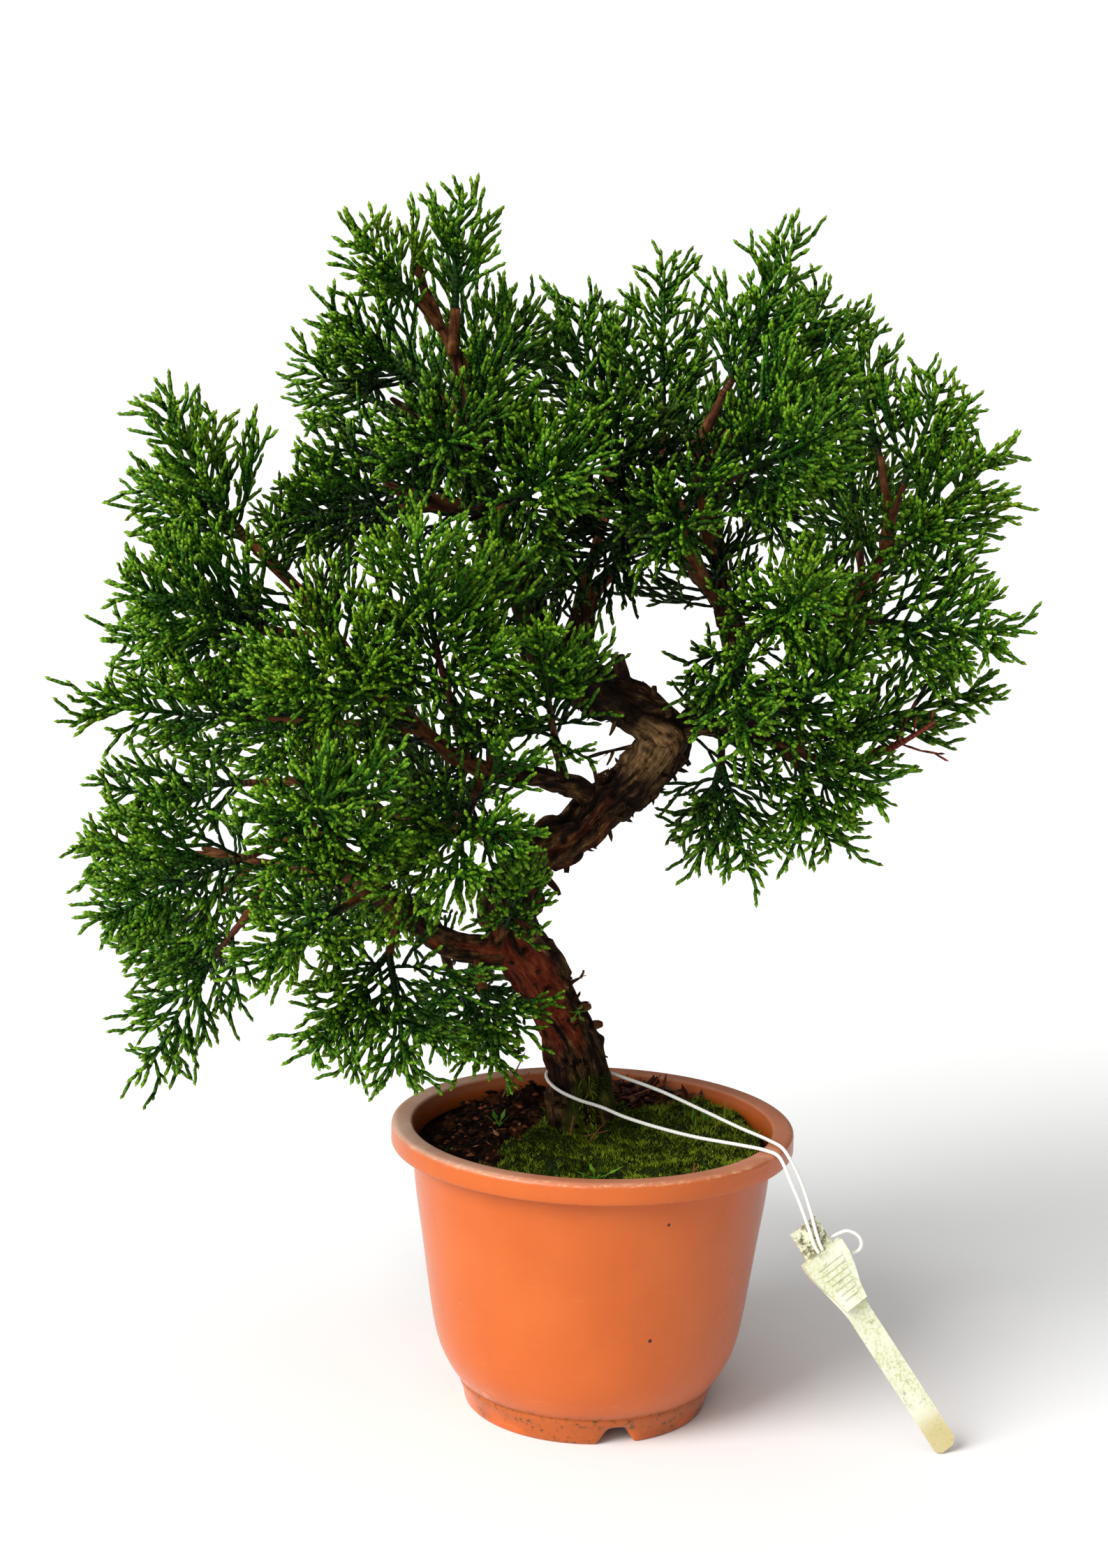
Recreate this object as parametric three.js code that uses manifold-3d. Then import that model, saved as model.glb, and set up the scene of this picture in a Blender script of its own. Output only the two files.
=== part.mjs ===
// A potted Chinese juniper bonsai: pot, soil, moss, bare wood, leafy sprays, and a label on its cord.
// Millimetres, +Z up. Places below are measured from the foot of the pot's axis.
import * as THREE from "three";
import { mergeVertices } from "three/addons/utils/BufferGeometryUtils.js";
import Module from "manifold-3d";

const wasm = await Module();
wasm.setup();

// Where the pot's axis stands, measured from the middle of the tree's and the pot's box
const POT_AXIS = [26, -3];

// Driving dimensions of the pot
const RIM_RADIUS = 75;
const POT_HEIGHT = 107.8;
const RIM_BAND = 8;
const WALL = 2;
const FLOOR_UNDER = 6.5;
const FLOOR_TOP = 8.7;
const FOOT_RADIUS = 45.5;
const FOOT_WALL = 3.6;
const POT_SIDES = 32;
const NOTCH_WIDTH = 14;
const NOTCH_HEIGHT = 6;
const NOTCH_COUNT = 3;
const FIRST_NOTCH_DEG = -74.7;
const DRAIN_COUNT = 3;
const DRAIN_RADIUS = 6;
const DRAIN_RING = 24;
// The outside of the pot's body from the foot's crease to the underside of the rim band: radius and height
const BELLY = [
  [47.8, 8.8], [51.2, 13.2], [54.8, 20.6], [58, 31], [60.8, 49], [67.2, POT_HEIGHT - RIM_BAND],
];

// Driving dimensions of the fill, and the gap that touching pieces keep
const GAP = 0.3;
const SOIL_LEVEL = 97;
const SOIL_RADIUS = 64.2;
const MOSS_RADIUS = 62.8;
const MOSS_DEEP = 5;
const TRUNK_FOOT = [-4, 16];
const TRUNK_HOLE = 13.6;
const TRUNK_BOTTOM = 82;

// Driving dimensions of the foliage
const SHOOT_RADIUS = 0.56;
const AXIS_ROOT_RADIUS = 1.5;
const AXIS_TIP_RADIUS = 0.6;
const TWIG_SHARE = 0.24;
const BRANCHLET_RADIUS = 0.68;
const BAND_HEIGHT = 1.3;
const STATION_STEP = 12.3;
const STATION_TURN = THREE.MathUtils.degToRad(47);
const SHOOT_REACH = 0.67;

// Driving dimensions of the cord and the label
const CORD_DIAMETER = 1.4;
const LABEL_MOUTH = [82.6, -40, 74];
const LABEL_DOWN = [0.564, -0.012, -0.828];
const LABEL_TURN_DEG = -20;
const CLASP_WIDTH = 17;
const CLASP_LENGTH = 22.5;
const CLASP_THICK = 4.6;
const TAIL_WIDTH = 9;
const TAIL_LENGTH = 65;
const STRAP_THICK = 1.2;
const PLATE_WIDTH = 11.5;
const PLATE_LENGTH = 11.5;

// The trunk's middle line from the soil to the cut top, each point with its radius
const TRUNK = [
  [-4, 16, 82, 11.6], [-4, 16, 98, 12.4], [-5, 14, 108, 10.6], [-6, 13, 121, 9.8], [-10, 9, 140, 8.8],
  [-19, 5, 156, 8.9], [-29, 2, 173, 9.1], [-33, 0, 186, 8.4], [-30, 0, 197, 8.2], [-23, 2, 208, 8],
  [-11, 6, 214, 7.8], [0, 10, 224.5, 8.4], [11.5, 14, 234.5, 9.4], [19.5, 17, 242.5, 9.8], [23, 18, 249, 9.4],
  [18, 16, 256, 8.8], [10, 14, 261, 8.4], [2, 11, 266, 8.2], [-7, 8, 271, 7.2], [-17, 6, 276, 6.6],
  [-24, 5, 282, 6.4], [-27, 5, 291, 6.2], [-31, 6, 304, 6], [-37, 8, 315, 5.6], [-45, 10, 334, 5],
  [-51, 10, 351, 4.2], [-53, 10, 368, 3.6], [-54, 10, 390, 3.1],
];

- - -

Set down the listing in full, keeping every word exactly as it is.

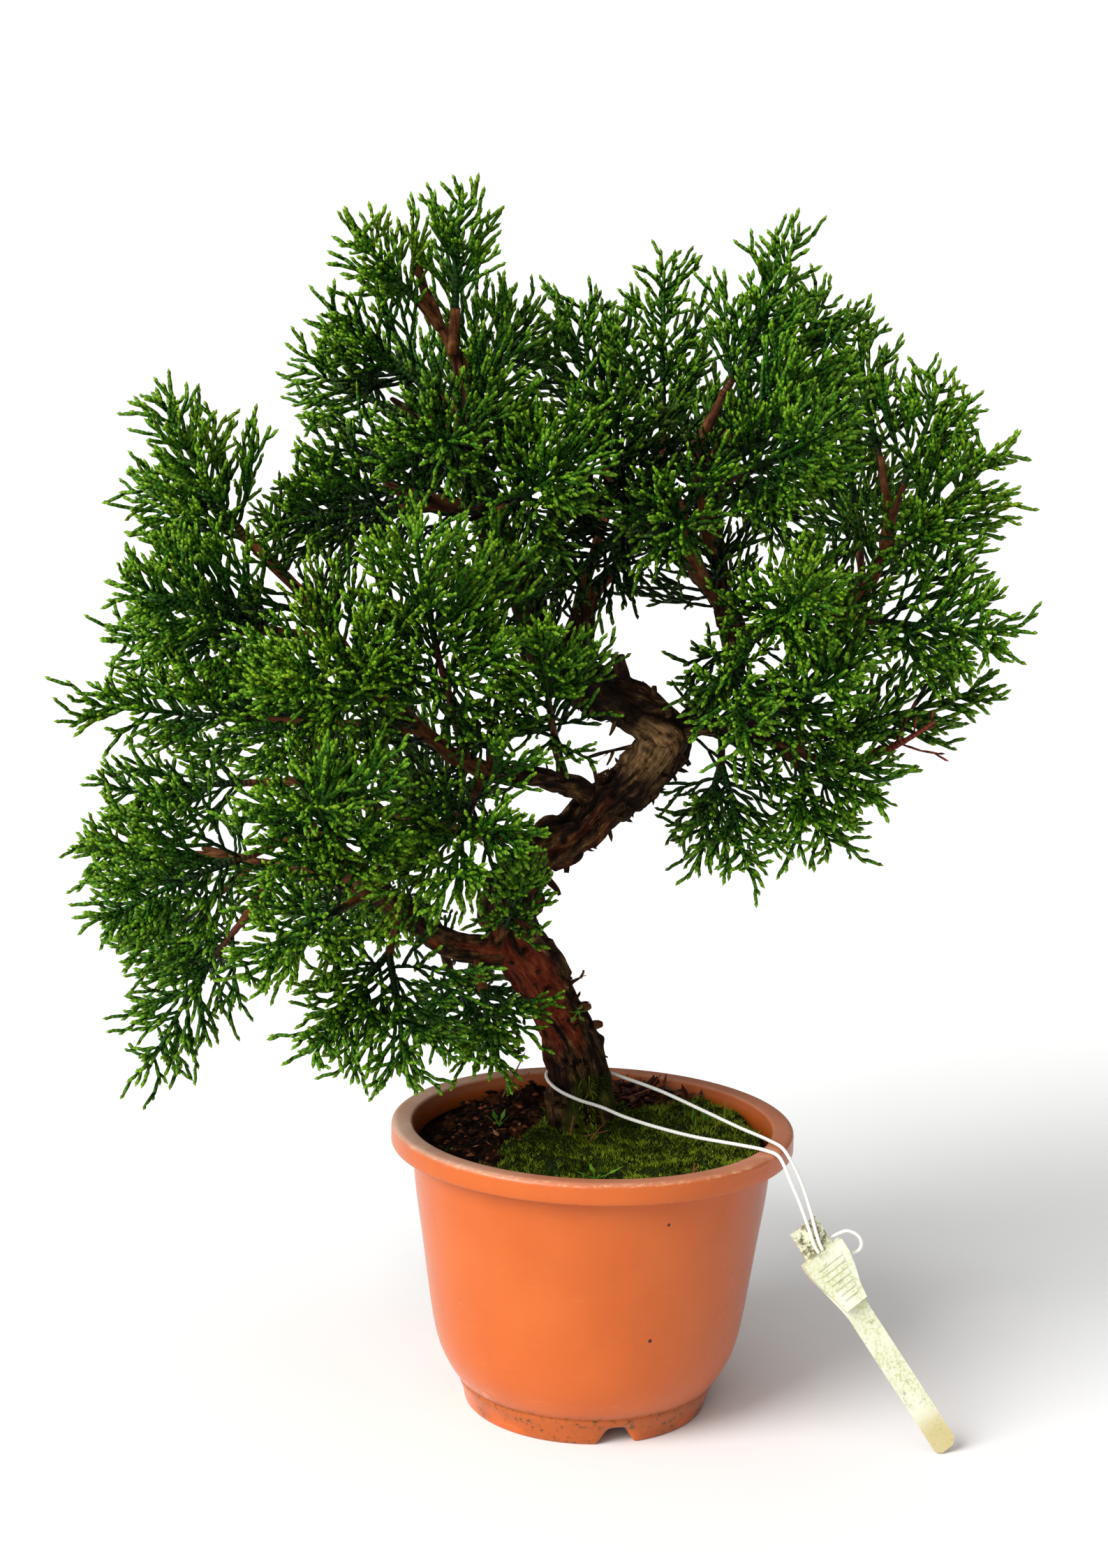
Recreate this object as parametric three.js code that uses manifold-3d. Then import that model, saved as model.glb, and set up the scene of this picture in a Blender script of its own. Output only the two files.
=== part.mjs ===
// A potted Chinese juniper bonsai: pot, soil, moss, bare wood, leafy sprays, and a label on its cord.
// Millimetres, +Z up. Places below are measured from the foot of the pot's axis.
import * as THREE from "three";
import { mergeVertices } from "three/addons/utils/BufferGeometryUtils.js";
import Module from "manifold-3d";

const wasm = await Module();
wasm.setup();

// Where the pot's axis stands, measured from the middle of the tree's and the pot's box
const POT_AXIS = [26, -3];

// Driving dimensions of the pot
const RIM_RADIUS = 75;
const POT_HEIGHT = 107.8;
const RIM_BAND = 8;
const WALL = 2;
const FLOOR_UNDER = 6.5;
const FLOOR_TOP = 8.7;
const FOOT_RADIUS = 45.5;
const FOOT_WALL = 3.6;
const POT_SIDES = 32;
const NOTCH_WIDTH = 14;
const NOTCH_HEIGHT = 6;
const NOTCH_COUNT = 3;
const FIRST_NOTCH_DEG = -74.7;
const DRAIN_COUNT = 3;
const DRAIN_RADIUS = 6;
const DRAIN_RING = 24;
// The outside of the pot's body from the foot's crease to the underside of the rim band: radius and height
const BELLY = [
  [47.8, 8.8], [51.2, 13.2], [54.8, 20.6], [58, 31], [60.8, 49], [67.2, POT_HEIGHT - RIM_BAND],
];

// Driving dimensions of the fill, and the gap that touching pieces keep
const GAP = 0.3;
const SOIL_LEVEL = 97;
const SOIL_RADIUS = 64.2;
const MOSS_RADIUS = 62.8;
const MOSS_DEEP = 5;
const TRUNK_FOOT = [-4, 16];
const TRUNK_HOLE = 13.6;
const TRUNK_BOTTOM = 82;

// Driving dimensions of the foliage
const SHOOT_RADIUS = 0.56;
const AXIS_ROOT_RADIUS = 1.5;
const AXIS_TIP_RADIUS = 0.6;
const TWIG_SHARE = 0.24;
const BRANCHLET_RADIUS = 0.68;
const BAND_HEIGHT = 1.3;
const STATION_STEP = 12.3;
const STATION_TURN = THREE.MathUtils.degToRad(47);
const SHOOT_REACH = 0.67;

// Driving dimensions of the cord and the label
const CORD_DIAMETER = 1.4;
const LABEL_MOUTH = [82.6, -40, 74];
const LABEL_DOWN = [0.564, -0.012, -0.828];
const LABEL_TURN_DEG = -20;
const CLASP_WIDTH = 17;
const CLASP_LENGTH = 22.5;
const CLASP_THICK = 4.6;
const TAIL_WIDTH = 9;
const TAIL_LENGTH = 65;
const STRAP_THICK = 1.2;
const PLATE_WIDTH = 11.5;
const PLATE_LENGTH = 11.5;

// The trunk's middle line from the soil to the cut top, each point with its radius
const TRUNK = [
  [-4, 16, 82, 11.6], [-4, 16, 98, 12.4], [-5, 14, 108, 10.6], [-6, 13, 121, 9.8], [-10, 9, 140, 8.8],
  [-19, 5, 156, 8.9], [-29, 2, 173, 9.1], [-33, 0, 186, 8.4], [-30, 0, 197, 8.2], [-23, 2, 208, 8],
  [-11, 6, 214, 7.8], [0, 10, 224.5, 8.4], [11.5, 14, 234.5, 9.4], [19.5, 17, 242.5, 9.8], [23, 18, 249, 9.4],
  [18, 16, 256, 8.8], [10, 14, 261, 8.4], [2, 11, 266, 8.2], [-7, 8, 271, 7.2], [-17, 6, 276, 6.6],
  [-24, 5, 282, 6.4], [-27, 5, 291, 6.2], [-31, 6, 304, 6], [-37, 8, 315, 5.6], [-45, 10, 334, 5],
  [-51, 10, 351, 4.2], [-53, 10, 368, 3.6], [-54, 10, 390, 3.1],
];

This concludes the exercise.